» **Task brief**
Lift out all lines below that contain "before".

» **Given material**
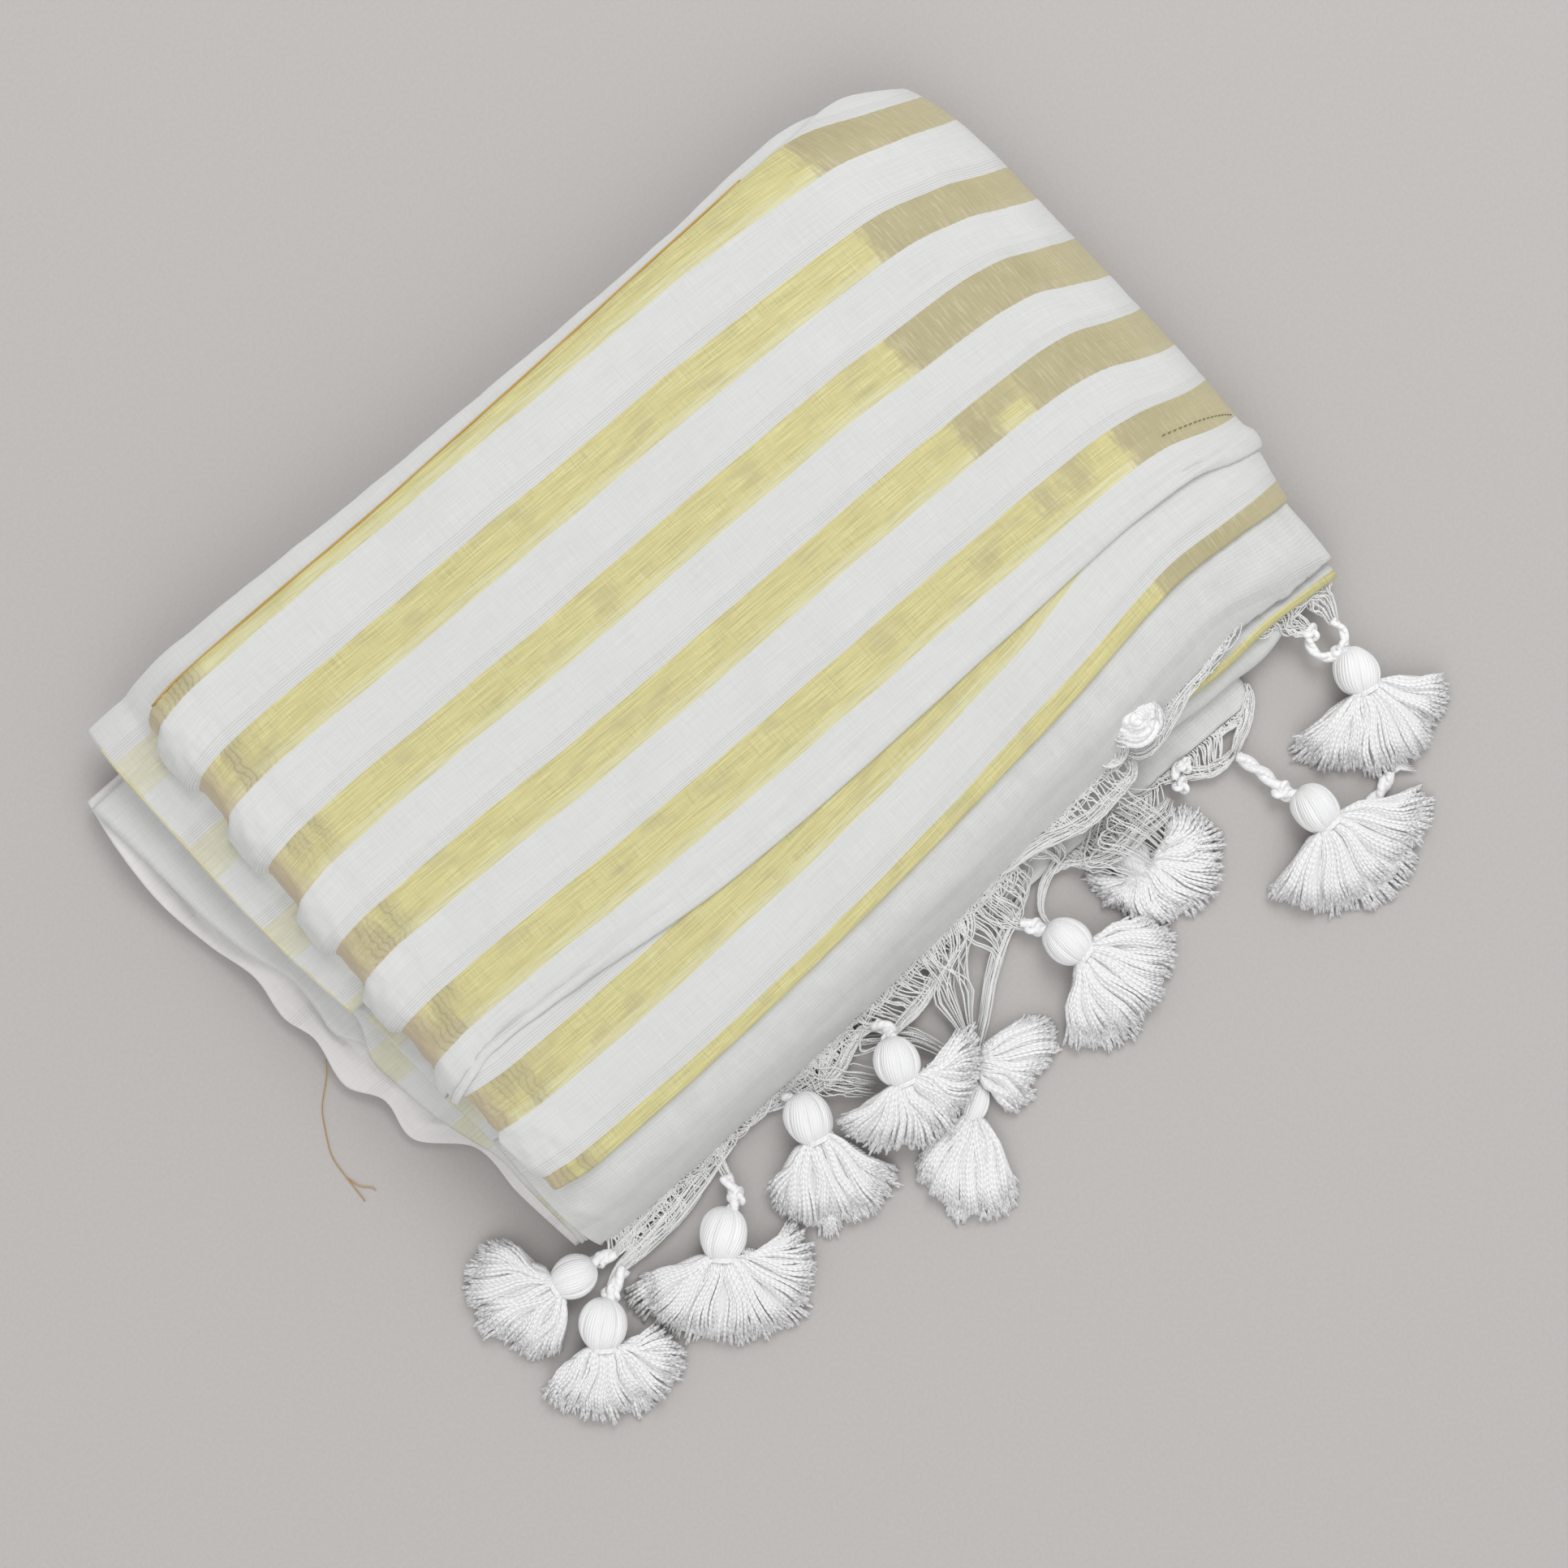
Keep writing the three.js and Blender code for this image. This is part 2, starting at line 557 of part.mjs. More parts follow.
// Height of the slope in front at a place in plan, or the stack's own behind it.
function frontHeight(x, y) {
  if (y > frontPoint(x, 0).y) return stackHeight(x, y) + 0.8;
  let [low, high] = [0, 1];
  for (let i = 0; i < SEARCH_STEPS; i += 1) {
    const t = (low + high) / 2;
    if (frontPoint(x, t).y > y) low = t;
    else high = t;
  }
  return frontPoint(x, low).z;
}

// ---------------------------------------------------------------- layers under the end zone
// The second layer's folded edge in section: how far in from the edge, and the height above its middle.
const SECOND_SECTION = [
  { inward: 6.5, up: -1.6 },
  { inward: 2.5, up: -2.0 },
  { inward: 0.4, up: -1.2 },
  { inward: 0, up: 0.2 },
  { inward: 0.8, up: 1.4 },
  { inward: 3, up: 1.9 },
  { inward: 6.5, up: 1.6 },
];

function secondLayer() {
  const rings = SECOND_EDGE.map(({ x, y, z }) => (
    SECOND_SECTION.map(({ inward, up }) => point(x, y + inward, z + up))
  ));
  return ringSolid(rings);
}

// The roll below it: its middle, half sizes, and how full it is along x.
const ROLL = { y: -97.6, z: 7.6, deep: 4.8, high: 3.6, sides: 8 };
const ROLL_STATIONS = [
  { x: 74, size: 0.35 },
  { x: 84, size: 0.8 },
  { x: 104, size: 1 },
  { x: 122, size: 1.08 },
  { x: 131, size: 0.8 },
  { x: 135, size: 0.35 },
];

function lowerRoll() {
  const rings = ROLL_STATIONS.map(({ x, size }) => Array.from({ length: ROLL.sides }, (_, i) => {
    const angle = (i / ROLL.sides) * 2 * Math.PI;
    const [deep, high] = [ROLL.deep * size, ROLL.high * size];
    return point(x, ROLL.y + deep * Math.cos(angle), ROLL.z + high * Math.sin(angle));
  }));
  return ringSolid(rings);
}

// The third layer lies nearly on the floor: y of its hem and inner edge, and x where its round corner starts.
const THIRD_HEM = -111;
const THIRD_INNER = -103.4;
const THIRD_CORNER = 108;
const THIRD_X = [30, 42, 54, 66, 78, 90, 102, 110, 114];
const thirdHemY = (x) => THIRD_HEM + 0.6 * Math.max(0, x - THIRD_CORNER);

function thirdLayer() {
  const grid = [0, 0.35, 0.7, 1].map((t) => THIRD_X.map((x, i) => {
    const wave = 0.7 * Math.abs(Math.sin(i * 2.3)) * t;
    return point(x, mix(THIRD_INNER, thirdHemY(x), t), mix(3.2, 2.4, t) + wave);
  }));
  return clothWall(grid);
}

// ---------------------------------------------------------------- fringe
// A three-sided strand through stations of centre and half width.
function strand(stations) {
  const rings = stations.map(({ p, wide, high }, i) => {
    const a = stations[Math.max(i - 1, 0)].p;
    const b = stations[Math.min(i + 1, stations.length - 1)].p;
    const side = b.clone().sub(a).cross(point(0, 0, 1)).normalize();
    const low = p.z - high / 2;
    return [
      p.clone().addScaledVector(side, wide).setZ(low),
      p.clone().addScaledVector(side, -wide).setZ(low),
      p.clone().setZ(low + high),
    ];
  });
  return ringSolid(rings);
}

// A narrow strip along a hem, parted from it, with strands fused to it.
function fringe({ from, to, strands, length, lean }, hemAt) {
  const steps = Math.ceil((to - from) / 9);
  const strip = Array.from({ length: steps + 1 }, (_, i) => {
    const { p } = hemAt(mix(from, to, i / steps));
    return HEM_SECTION.map(([dy, dz]) => p.clone().add(point(0, dy, dz)));
  });
  const pieces = [ringSolid(strip)];
  for (let i = 0; i < strands; i += 1) {
    const { p } = hemAt(mix(from + 1.2, to - 1.2, i / (strands - 1)));
    const reach = length * (0.8 + 0.3 * Math.abs(Math.sin(i * 1.7)));
    const drift = lean + 1.2 * Math.sin(i * 2.6);
    const root = p.clone().add(point(0, -1.6, -0.1));
    const tip = root.clone().add(point(drift, -reach, 0)).setZ(STRAND_TIP_Z);
    pieces.push(strand([root, tip].map((q) => ({ p: q, wide: STRAND_HALF_WIDTH, high: 0.9 }))));
  }
  return join(pieces);
}

const endHemAt = (x) => ({ p: point(x, lineY('endHem', x) - HEM_PART, Math.max(endHemZ(x), 2.6)) });
const thirdHemAt = (x) => ({ p: point(x, thirdHemY(x) - GAP, 2.8) });

// ---------------------------------------------------------------- tassels
const LOWER_LOCKS = 7;
const UPPER_LOCKS = 4;
const LOCK_FLOOR = 0.7;           // the skirt's underside above the floor
const NECK = 0.78;                // the skirt's root, as a share of the head's radius

function tasselLocks({ x, y, r, from, to, reach, rise, flat }) {
  const rows = [
    { count: LOWER_LOCKS, base: LOCK_FLOOR, high: 4.4, share: 1, spread: 1, droop: 0 },
    { count: UPPER_LOCKS, base: 5.7, high: 4.2, share: 0.86, spread: 0.82, droop: 1.2 },
  ];
  const headZ = r * flat + LOCK_FLOOR;
  const middle = (from + to) / 2;
  return rows.flatMap(({ count, base, high, share, spread, droop }) => Array.from({ length: count }, (_, i) => {
    const turned = (i / (count - 1) - 0.5) * (to - from) * spread;
    const angle = radians(middle + turned);
    const step = radians(((to - from) * spread) / (count - 1));
    const heading = point(Math.cos(angle), Math.sin(angle), 0);
    const uneven = share * (0.94 + 0.08 * Math.sin(i * 2.3 + x));
    const at = (distance, z) => point(x, y, z + rise).addScaledVector(heading, distance);
    const wideAt = (distance) => Math.max(0.7, distance * Math.tan(step / 2) - 0.5);
    const rootZ = Math.min(headZ, base + high * 0.4 + 1);
    const [bendAt, tipAt] = [r + 4, reach * uneven];
    return strand([
      { p: at(r * NECK * 0.5, rootZ), wide: 0.8, high: high * 0.5 },
      { p: at(bendAt, base + high / 2), wide: wideAt(bendAt) * 0.9, high: high * 0.85 },
      { p: at(tipAt, base + high / 2 - droop), wide: wideAt(tipAt) * 0.86, high: high * 0.75 },
    ]);
  }));
}

function tasselCord(points) {
  const half = 1.6;
  return ringSolid(points.map(([x, y, z], i) => {
    const [ax, ay, az] = points[Math.max(i - 1, 0)];
    const [bx, by, bz] = points[Math.min(i + 1, points.length - 1)];
    const along = point(bx - ax, by - ay, bz - az).normalize();
    const side = along.clone().cross(point(0, 0, 1)).normalize();
    const up = side.clone().cross(along);
    return [[1, 0], [0, 1], [-1, 0], [0, -1]].map(([s, u]) => point(x, y, z)
      .addScaledVector(side, s * half).addScaledVector(up, u * half));
  }));
}

function tassel(row, number) {
  const { x, y, r, rise, flat } = row;
  const head = new THREE.SphereGeometry(r, 9, 6);
  head.deleteAttribute('normal');
  head.deleteAttribute('uv');
  head.rotateX(Math.PI / 2);
  head.scale(1, 1, flat * 0.97);
  head.translate(x, y, r * flat + LOCK_FLOOR + rise);
  const pieces = [head, ...tasselLocks(row)];
  const middle = [x, y, r * flat + LOCK_FLOOR + rise];
  if (CORDS[number]) pieces.push(tasselCord([middle, ...CORDS[number]]));
  return join(pieces);
}

// The coiled bunch of yarn on the cloth's edge.
const ROSETTE = { x: 77.5, y: -90, radius: 6.8, high: 5.2 };
const ROSETTE_LIFT = 2.4;         // its underside above the slope in front, clear of the end zone

function threadRosette() {
  const { x, y, radius, high } = ROSETTE;
  const slope = Math.atan2(frontHeight(x, y + 4) - frontHeight(x, y - 4), 8);
  const shares = [[0.82, 0], [1, 0.3], [0.92, 0.62], [0.6, 0.9], [0.25, 1]];
  const rings = shares.map(([share, up]) => Array.from({ length: 10 }, (_, i) => {
    const angle = (i / 10) * 2 * Math.PI;
    const reach = radius * share * (1 + 0.07 * Math.sin(angle * 5));
    return point(reach * Math.cos(angle), reach * Math.sin(angle), high * up);
  }));
  const geometry = ringSolid(rings);
  geometry.rotateX(slope);
  const [out, up] = [ROSETTE_LIFT * Math.sin(slope), ROSETTE_LIFT * Math.cos(slope)];
  geometry.translate(x, y - out, frontHeight(x, y) + up);
  return geometry;
}

// ---------------------------------------------------------------- the part
const group = new THREE.Group();

function add(name, geometry, color, roughness = 0.9) {
  const mesh = new THREE.Mesh(geometry, new THREE.MeshStandardMaterial({ color, roughness, metalness: 0 }));
  mesh.name = name;
  group.add(mesh);
}

add('body_stack', bodyStack(), WHITE);
add('under_layer_a', underLayerA(), WHITE);
add('under_layer_b', underLayerB(), WHITE);
add('pallu_top', palluTop(), GOLD_WHITE, 0.8);
add('pallu_pleat', palluPleat(), WHITE);
add('pallu_mid', palluMid(), GOLD_WHITE, 0.8);
add('pallu_end', palluEnd(), WHITE);
add('second_layer', secondLayer(), WHITE);
add('lower_roll', lowerRoll(), WHITE);
add('third_layer', thirdLayer(), WHITE);
FRINGES.forEach((row) => add(row.name, fringe(row, endHemAt), YARN));
add(THIRD_FRINGE.name, fringe(THIRD_FRINGE, thirdHemAt), YARN);
TASSELS.forEach((row, i) => add(`tassel_${String(i + 1).padStart(2, '0')}`, tassel(row, i + 1), YARN));
add('thread_rosette', threadRosette(), YARN);

export default group;
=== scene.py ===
import math

import bpy
import numpy as np
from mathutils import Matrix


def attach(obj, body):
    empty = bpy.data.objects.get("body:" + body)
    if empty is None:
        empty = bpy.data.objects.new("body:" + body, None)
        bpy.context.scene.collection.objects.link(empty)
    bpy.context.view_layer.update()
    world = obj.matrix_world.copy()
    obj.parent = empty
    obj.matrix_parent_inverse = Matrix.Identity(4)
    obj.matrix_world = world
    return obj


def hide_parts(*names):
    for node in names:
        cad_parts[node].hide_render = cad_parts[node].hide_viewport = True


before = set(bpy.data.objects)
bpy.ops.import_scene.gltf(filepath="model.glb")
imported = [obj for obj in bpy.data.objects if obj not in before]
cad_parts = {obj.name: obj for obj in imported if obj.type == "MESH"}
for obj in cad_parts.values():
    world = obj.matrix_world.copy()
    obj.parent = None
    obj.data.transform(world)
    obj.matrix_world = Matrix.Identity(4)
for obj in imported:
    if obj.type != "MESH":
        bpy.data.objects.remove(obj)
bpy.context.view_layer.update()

# A folded white cotton saree with zari stripes, laid on a floor with its tasselled end in front.
# Tables and helpers are in millimetres, in the part's own frame: +X along the stripes, +Y away
# from the tassels, +Z up. Meshes are made in metres.

MM = 0.001
DRAWS = np.random.default_rng(23)

# ---- sizes
STATION_X = [-150, -130, -40, 60, 110, 140, 160]
LINES = {
    "underBack": [108, 109, 107, 107.5, 110, 104, 96],
    "backEdge": [95, 98.4, 99.5, 103.2, 105.2, 105.2, 97],
    "stripe1Low": [90, 94.4, 94.8, 94.4, 91.3, 85.5, 81],
    "stripe2Top": [71, 75.5, 75.8, 75.4, 72.6, 66.9, 60.5],
    "stripe2Low": [57.5, 61.6, 61.8, 61.8, 59.9, 54.8, 47.5],
    "stripe3Top": [39.2, 43.1, 43.5, 43.9, 42, 38.8, 31.5],
    "stripe3Low": [24.8, 29.4, 29.6, 30.1, 28, 24.8, 16],
    "stripe4Top": [7.8, 11.3, 11, 12.1, 11.5, 9.2, 2.2],
    "stripe4Low": [-5.2, -1.9, -2.8, -1.8, -2.3, -5, -12.7],
    "stripe5Top": [-22.3, -19.8, -20.6, -19.3, -19.3, -21.4, -27],
    "stripe5Low": [-37.2, -33.8, -35.2, -34, -33.5, -35, -41],
    "pleatTop": [-46, -40.8, -41, -39.8, -38.8, -40.4, -43],
    "pleatLow": [-51.5, -43.8, -50.6, -48, -46, -47.3, -53],
    "stripe6Low": [-62, -64.5, -62.3, -53.6, -43.6, -44.4, -49],
    "stripe7Top": [-80.5, -83, -80.5, -69.6, -62.4, -63, -63.5],
    "stripe7Low": [-84.5, -88.3, -84.4, -74.6, -67.3, -68, -69.5],
    "endHem": [-109.5, -110.5, -106.5, -97, -91, -86, -86],
}
END_HEM_Z = [4, 4, 5, 15, 21, 20, 12]
REACH_Y = [-100, -70, -45, -20, 11, 44, 75, 95, 110]
REACH_X = [150, 155.5, 159, 159.5, 158, 156, 153.5, 148, 138]
PUFF_X = [-147.5, -145.7, -142.9, -139.2, -134.8, -130.3, -123, -115]
PUFF_RISE = [1.0, 3.9, 5.6, 5.3, 3.1, 1.5, 0.5, 0]
STACK_TOP = 37.5
ROUND_START, ROUND_MID, ROUND_FOOT, ROUND_TUCK, FULL_TURN = 92, 13, 4.5, 7, 125
TURN_PER_MM = 1.2                 # degrees of the right end's rounding for each millimetre of cloth
PALLU_LIFT = 3.15                 # the pallu's outer face above the hidden layers
UNDER_LIFT = 1.35                 # the same for the layers right under it
CLOTH = 0.36                      # thickness of one layer of cloth
LEFT_END = -147.5

# The cloth's own length coordinate, in millimetres from the first stripe's back edge.
STRIPE_PITCH, STRIPE_WIDTH = 32.6, 14.1
LENGTH_AT = {
    "stripe1Low": 14.1, "stripe2Top": 32.6, "stripe2Low": 46.7, "stripe3Top": 65.2,
    "stripe3Low": 79.3, "stripe4Top": 97.8, "stripe4Low": 111.9, "stripe5Top": 130.4,
    "stripe5Low": 144.5, "pleatTop": 150.2, "pleatLow": 157.5, "stripe6Low": 177.1,
    "stripe7Top": 195.6, "stripe7Low": 200.1,
}


# ---- small maths
def mix(a, b, t):
    return a + (b - a) * t


def smoothstep(low, high, at):
    t = np.clip((at - low) / (high - low), 0, 1)
    return t * t * (3 - 2 * t)


def smooth_read(keys, values, at):
    """A smooth curve through values at rising keys, read at many places."""
    keys, values = np.asarray(keys, float), np.asarray(values, float)
    last = len(keys) - 1
    before = np.maximum(np.arange(last + 1) - 1, 0)
    after = np.minimum(np.arange(last + 1) + 1, last)
    slope = (values[after] - values[before]) / (keys[after] - keys[before])
    at = np.clip(at, keys[0], keys[-1])
    i = np.clip(np.searchsorted(keys, at, side="right") - 1, 0, last - 1)
    span = keys[i + 1] - keys[i]
    t = (at - keys[i]) / span
    return ((2 * t**3 - 3 * t**2 + 1) * values[i] + (t**3 - 2 * t**2 + t) * span * slope[i]
            + (3 * t**2 - 2 * t**3) * values[i + 1] + (t**3 - t**2) * span * slope[i + 1])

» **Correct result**
before = set(bpy.data.objects)
imported = [obj for obj in bpy.data.objects if obj not in before]
    before = np.maximum(np.arange(last + 1) - 1, 0)
    slope = (values[after] - values[before]) / (keys[after] - keys[before])